I am trying to read a file which contains URLs and are 100 million in number. What I need to do is find out the different websites they are from. So, I am taking chunk of data in memory and reading it line by line. Also, I need to find out how many URLs does each website has in the file and what are those URLs. The way I figured it out is ro have a class domain which is:
class domain{
public:
string domainname;
int nolinks;
string URLs;
domain()
{
nolinks=1;
}
};
and then declare a hash_set in which I insert domain objects.
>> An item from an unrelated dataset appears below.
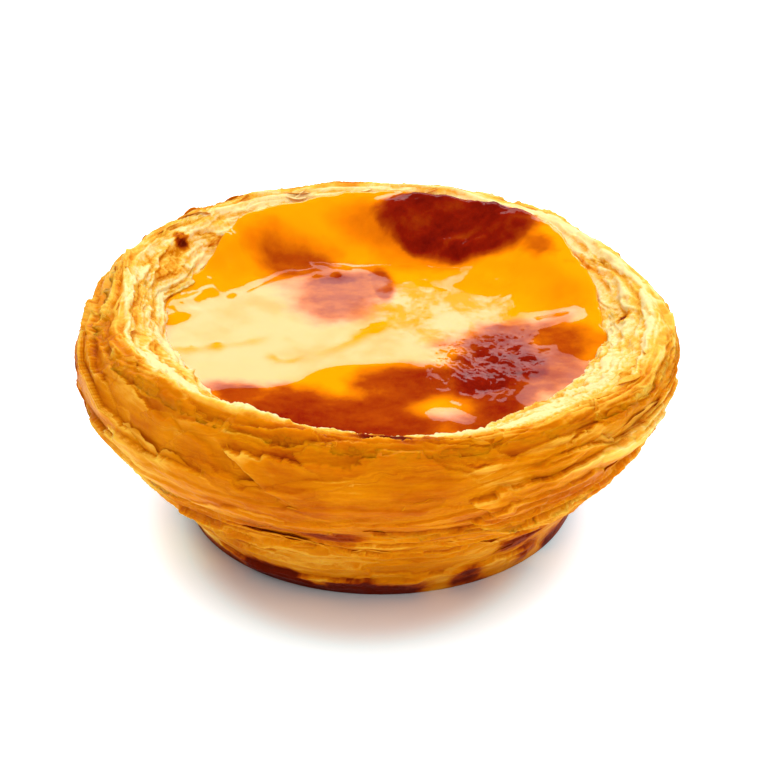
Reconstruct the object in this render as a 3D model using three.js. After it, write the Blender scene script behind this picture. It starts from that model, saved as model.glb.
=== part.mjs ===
// A Portuguese custard tart: a cup of laminated pastry, uneven at its rim and stepped where
// its leaves end, filled with a custard that has sunk in the middle and clings to the wall.
// Millimetres, +Z up, the origin at the middle of the flat base, the taller rim towards -X.
import * as THREE from "three";

const degrees = THREE.MathUtils.degToRad;

// Driving dimensions of the tart.
const BULGE_RADIUS = 37.5; // the widest ring of the pastry
const BULGE_HEIGHT = 20.5;
const BASE_RADIUS = 24.6; // the flat that the tart stands on
const RIM_RADIUS = 33.6; // the crest of the rim, before it wanders
const RIM_HEIGHT = 28.0;
const MOUTH_RADIUS = 27.0; // where the custard meets the pastry
const CUSTARD_LEVEL = 21.4; // the sunken middle of the custard
const FLOOR_THICKNESS = 3.0; // pastry under the custard
const FIT_GAP = 0.35; // between pastry and custard

// How uneven the baking left it.
const LEAN = 0.7; // the wall leans this far towards -X by the time it reaches the bulge
const RIM_SAGS = [
  // where the crest is lower, and by how much
  { direction: degrees(5), halfWidth: 1.5, depth: 2.4 },
  { direction: degrees(143), halfWidth: 0.85, depth: 1.5 },
];
const RIM_SPREADS = [
  // where it stands further out, or in
  { direction: degrees(-25), halfWidth: 1.3, depth: 2.0 },
  { direction: degrees(-128), halfWidth: 1.2, depth: -1.6 },
  { direction: degrees(150), halfWidth: 0.9, depth: -0.8 },
];
const RIM_RIPPLE = 0.45;
const WALL_RIPPLE = 0.3;

// The leaves of pastry that end on the outer wall, each a step in a slow spiral.
const LEAF_STEP = 0.75;
const LEAF_COUNT = 6;
const LEAF_SPIRAL = 1; // the leaves climb by this many leaves in one turn
const LEAF_WANDER = 0.32; // of a leaf's height

// The custard's surface.
const CLING_HEIGHT = 2.1; // how far it climbs the wall all round
const BACK_CLING = 1.9; // how much further it climbs at the back
const BACK_DIRECTION = degrees(75);
const BLISTER_HEIGHT = 0.9;

// Facets.
const SEGMENTS = 84;
const WALL_STEPS = 24;
const LIP_STEPS = 12;
const LINING_STEPS = 4;
const CLIMB_STEPS = 3;
const SURFACE_STEPS = 10;

const smooth = (low, high, x) => THREE.MathUtils.smoothstep(x, low, high);

// A closed wander round the tart: a few unrelated waves, between about -1 and 1.
function wander(angle, phase, lowest, count) {
  let sum = 0;
  for (let k = 0; k < count; k++) sum += Math.sin((lowest + k) * angle + phase * (1 + 1.7 * k));
  return sum / Math.sqrt(count * 1.6);
}

// A hump of the given half width, in radians, centred on a direction.
function hump(angle, direction, halfWidth) {
  const away = Math.abs(Math.atan2(Math.sin(angle - direction), Math.cos(angle - direction)));
  return 1 - smooth(0, halfWidth, away);
}

// What a list of humps adds up to in a direction.
const total = (humps, angle) =>
  humps.reduce((sum, { direction, halfWidth, depth }) => sum + depth * hump(angle, direction, halfWidth), 0);

// The leaves' relief on the outer wall: each leaf swells outwards as it climbs, then ends in a step.
function leafRelief(angle, climb) {
  const turn = angle / (2 * Math.PI);
  const along = climb * LEAF_COUNT + LEAF_SPIRAL * turn + LEAF_WANDER * wander(angle, 2.1, 2, 4);
  const within = along - Math.floor(along);
  const swell = smooth(0, 0.8, within) * (1 - smooth(0.86, 1, within));
  return LEAF_STEP * (swell - 0.5) * smooth(0.03, 0.15, climb) * (1 - smooth(0.9, 1, climb));
}

// Moves a point of the turned shape to its uneven place. climb is the share of the outer wall
// that lies below the point, or null where the point isn't on the outer wall.
function bakeUnevenly(point, climb) {
  const radius = Math.hypot(point.x, point.y);
  const angle = Math.atan2(point.y, point.x);
  const raised = smooth(0, BULGE_HEIGHT, point.z);
  const nearRim = smooth(0.55 * RIM_HEIGHT, RIM_HEIGHT, point.z);
  const outward = smooth(0.3 * MOUTH_RADIUS, MOUTH_RADIUS, radius);
  const atCrest = smooth(BULGE_HEIGHT, RIM_HEIGHT, point.z) * smooth(MOUTH_RADIUS, RIM_RADIUS, radius);
  const crumple = total(RIM_SPREADS, angle) + RIM_RIPPLE * wander(angle, 4.3, 7, 5);
  const leaves = climb === null ? 0 : leafRelief(angle, climb);
  const ripple = WALL_RIPPLE * wander(angle, 0.7, 2, 4) * raised;
  const moved = radius + outward * (ripple + leaves) + atCrest * crumple;
  const lift = RIM_RIPPLE * wander(angle, 1.9, 3, 6) - total(RIM_SAGS, angle);
  point.set(
    moved * Math.cos(angle) - LEAN * raised * outward,
    moved * Math.sin(angle),
    point.z + nearRim * outward * lift,
  );
}

// A closed turned body with +Z up from a profile of [radius, height] that starts and ends on the
// axis. change(point, step) then moves each of its points.
function turned(profile, change) {
  const geometry = new THREE.LatheGeometry(profile, SEGMENTS).rotateX(Math.PI / 2);
  const place = geometry.getAttribute("position");
  const point = new THREE.Vector3();
  for (let i = 0; i < place.count; i++) {
    const step = i % profile.length;
    point.fromBufferAttribute(place, i);
    change(point, step);
    place.setXYZ(i, point.x, point.y, point.z);
  }
  return geometry;
}

// Evenly spaced points of a smooth line through the given [radius, height] pairs.
function line(pairs, steps) {
  return new THREE.SplineCurve(pairs.map(([r, z]) => new THREE.Vector2(r, z))).getSpacedPoints(steps);
}

// The outer wall from the base's edge up to the rim's crest: a cone that swells over the tin's
// edge, turns upright at the bulge and leans in to the crest.
const wallLine = line(
  [
    [BASE_RADIUS, 0],
    [BASE_RADIUS + 0.8, 1.4],
    [BASE_RADIUS + 0.28 * (BULGE_RADIUS - BASE_RADIUS), 0.33 * BULGE_HEIGHT],
    [BASE_RADIUS + 0.62 * (BULGE_RADIUS - BASE_RADIUS), 0.6 * BULGE_HEIGHT],
    [BULGE_RADIUS - 1.2, 0.83 * BULGE_HEIGHT],
    [BULGE_RADIUS, BULGE_HEIGHT],
    [BULGE_RADIUS - 0.7, RIM_HEIGHT - 3.2],
    [RIM_RADIUS + 1.7, RIM_HEIGHT - 0.8],
    [RIM_RADIUS, RIM_HEIGHT],
  ],
  WALL_STEPS,
);

// Down from the crest to where the custard stops hiding the pastry.
const lipLine = line(
  [
    [RIM_RADIUS, RIM_HEIGHT],
    [RIM_RADIUS - 1.8, RIM_HEIGHT - 0.7],
    [MOUTH_RADIUS + 1.6, CUSTARD_LEVEL + 2.5],
    [MOUTH_RADIUS, CUSTARD_LEVEL - 0.4],
  ],
  LIP_STEPS,
);

// The lining: the inside of the pastry from under the custard's edge down to its floor.
const liningLine = line(
  [
    [MOUTH_RADIUS, CUSTARD_LEVEL - 0.4],
    [MOUTH_RADIUS - 0.4, 0.68 * CUSTARD_LEVEL],
    [MOUTH_RADIUS - 2.4, 0.42 * CUSTARD_LEVEL],
    [BASE_RADIUS - 2.2, FLOOR_THICKNESS + 1.6],
    [BASE_RADIUS - 4.6, FLOOR_THICKNESS],
  ],
  LINING_STEPS,
);

// The pastry cup.
function makePastry() {
  const profile = [
    new THREE.Vector2(0, 0),
    ...wallLine,
    ...lipLine.slice(1),
    ...liningLine.slice(1),
    new THREE.Vector2(0, FLOOR_THICKNESS),
  ];
  return turned(profile, (point, step) => {
    const onWall = step >= 1 && step <= WALL_STEPS + 1;
    bakeUnevenly(point, onWall ? (step - 1) / WALL_STEPS : null);
  });
}

// How far the custard climbs the pastry in a direction.
const cling = (angle) => CLING_HEIGHT + BACK_CLING * hump(angle, BACK_DIRECTION, 1.5);

// The custard: it fills the lining, climbs the lip a little and ends above in a dished surface
// with low blisters.
function makeCustard() {
  const side = liningLine
    .slice()
    .reverse()
    .map((p) => new THREE.Vector2(p.x - FIT_GAP, p.y + (p.y < FLOOR_THICKNESS + 0.1 ? FIT_GAP : 0)));
  const mouth = side[side.length - 1];
  const climb = new Array(CLIMB_STEPS).fill(mouth);
  const surface = [];
  for (let i = 1; i <= SURFACE_STEPS; i++) {
    surface.push(new THREE.Vector2(mouth.x * (1 - i / SURFACE_STEPS), CUSTARD_LEVEL));
  }
  const profile = [new THREE.Vector2(0, FLOOR_THICKNESS + FIT_GAP), ...side, ...climb, ...surface];
  const firstOfClimb = 1 + side.length;
  const firstOfSurface = firstOfClimb + climb.length;
  return turned(profile, (point, step) => {
    const angle = Math.atan2(point.y, point.x);
    const share = Math.hypot(point.x, point.y) / mouth.x;
    if (step >= firstOfSurface) {
      point.z = surfaceHeight(angle, share);
    } else if (step >= firstOfClimb) {
      const climbed = (step - firstOfClimb + 1) / CLIMB_STEPS;
      followLip(point, angle, THREE.MathUtils.lerp(mouth.y, surfaceHeight(angle, 1), climbed));
    }
    bakeUnevenly(point, null);
  });
}

// The custard's height in a direction, at a share of the way out to the pastry.
function surfaceHeight(angle, share) {
  const blister = hump(angle, BACK_DIRECTION, 0.8) * (1 - smooth(0, 0.3, Math.abs(share - 0.8)));
  return CUSTARD_LEVEL + cling(angle) * smooth(0.62, 1, share) + BLISTER_HEIGHT * blister;
}

// Sets a point of the custard on the lip's slope at the given height, a gap away from it.
function followLip(point, angle, height) {
  let i = 0;
  while (i < lipLine.length - 2 && lipLine[i + 1].y > height) i++;
  const [above, below] = [lipLine[i], lipLine[i + 1]];
  const share = (above.y - height) / (above.y - below.y);
  const radius = THREE.MathUtils.lerp(above.x, below.x, share) - 1.5 * FIT_GAP;
  point.set(radius * Math.cos(angle), radius * Math.sin(angle), height);
}

const pastryMaterial = new THREE.MeshStandardMaterial({ color: 0xd9942a, roughness: 0.62, metalness: 0 });
const custardMaterial = new THREE.MeshStandardMaterial({ color: 0xf5ad1e, roughness: 0.2, metalness: 0 });

const tart = new THREE.Group();

const pastry = new THREE.Mesh(makePastry(), pastryMaterial);
pastry.name = "pastry_shell";
tart.add(pastry);

const custard = new THREE.Mesh(makeCustard(), custardMaterial);
custard.name = "custard";
tart.add(custard);

export default tart;
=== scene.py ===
# %% [markdown]
# # A Portuguese custard tart
# The tart is a cup of laminated pastry: dozens of thin leaves, pressed up a tin's wall by thumb,
# that part from each other in the oven. In it a custard has puffed up, sunk again and scorched.
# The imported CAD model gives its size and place. Everything below is worked out from that box,
# in millimetres, and turned into metres when a mesh is made.

# %% Load the frame
import math

import bpy
import numpy as np
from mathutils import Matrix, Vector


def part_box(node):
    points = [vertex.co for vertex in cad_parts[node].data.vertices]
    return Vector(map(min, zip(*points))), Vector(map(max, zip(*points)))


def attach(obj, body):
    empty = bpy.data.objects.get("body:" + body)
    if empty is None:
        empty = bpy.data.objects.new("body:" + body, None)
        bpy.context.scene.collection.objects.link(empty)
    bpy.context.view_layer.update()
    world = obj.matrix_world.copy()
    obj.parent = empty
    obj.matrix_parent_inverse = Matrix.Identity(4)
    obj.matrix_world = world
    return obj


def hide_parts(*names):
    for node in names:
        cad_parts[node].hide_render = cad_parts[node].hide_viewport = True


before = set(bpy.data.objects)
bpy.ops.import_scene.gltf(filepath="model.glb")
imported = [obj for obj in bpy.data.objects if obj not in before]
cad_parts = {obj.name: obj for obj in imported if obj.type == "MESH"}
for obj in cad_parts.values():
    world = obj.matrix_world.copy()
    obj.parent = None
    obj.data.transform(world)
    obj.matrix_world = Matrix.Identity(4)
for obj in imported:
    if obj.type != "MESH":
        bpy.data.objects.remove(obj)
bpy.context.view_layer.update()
MM = 0.001

# %% [markdown]
# ## The sizes that everything follows from
# A tart is round, so a few radii and heights say almost all. They are shares of the CAD box: its
# widest ring is the bulge, where the dough swelled over the tin's edge.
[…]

This is the declaration of hash_set
class hash_fnc:public stdext::hash_compare<std::string>{
public:
/*enum{
bucket_size=1024,
min_buckets=8
};*/
size_t operator()(const domain& d)const
{
size_t h = 0;
std::string::const_iterator p, p_end;
for(p = d.domainname.begin(), p_end = d.domainname.end(); p != p_end; ++p)
{
h = 31 * h + (*p);
}
return h;
}
bool operator()(const domain& x,const domain& y) const
{
return x.domainname.compare(y.domainname)<0;
}
};
hash_set<domain,hash_fnc>_domain;
pair<hash_set<domain,hash_fnc>::iterator,bool>ret;
While reading the file, for each URL ex. www.cleaned.be/forum/index.php?showuser=1, I take the website www.cleaned.be, create a domain object with domain.domainname="www.cleaned.be" and insert it to my hash_set. Whenver I encounter another URL of the same website, I try to check if it already exists and increase the count domain.nolinks by 1 and append the URL to domain.URLs. This is the code block for that:
domain X;
X.domainname="www.somedomain.com";
//X.URLs.assign("www.somedomain.com/index/____/x.html");
ret=_domain.insert(X);
if(ret.second==false) //it already exists
{
(ret.first)->nolinks++;
(ret.first)->URLs.append("\n ");
(ret.first)->URLs.append("www.somedomain.com/index/____/x.html");
}
I do this for every line or URL in the file. Now the problem:
Although this worked out really well for an ordinary set<> , it is not for hash_set<>. The URLs are not getting added to the correct domain and my computer turns off while running this program sometimes. Also, the output is now missing almost half the domains and also messed up.Obviously I am making huge mistakes. So, please try to help me. I'll really be thankful.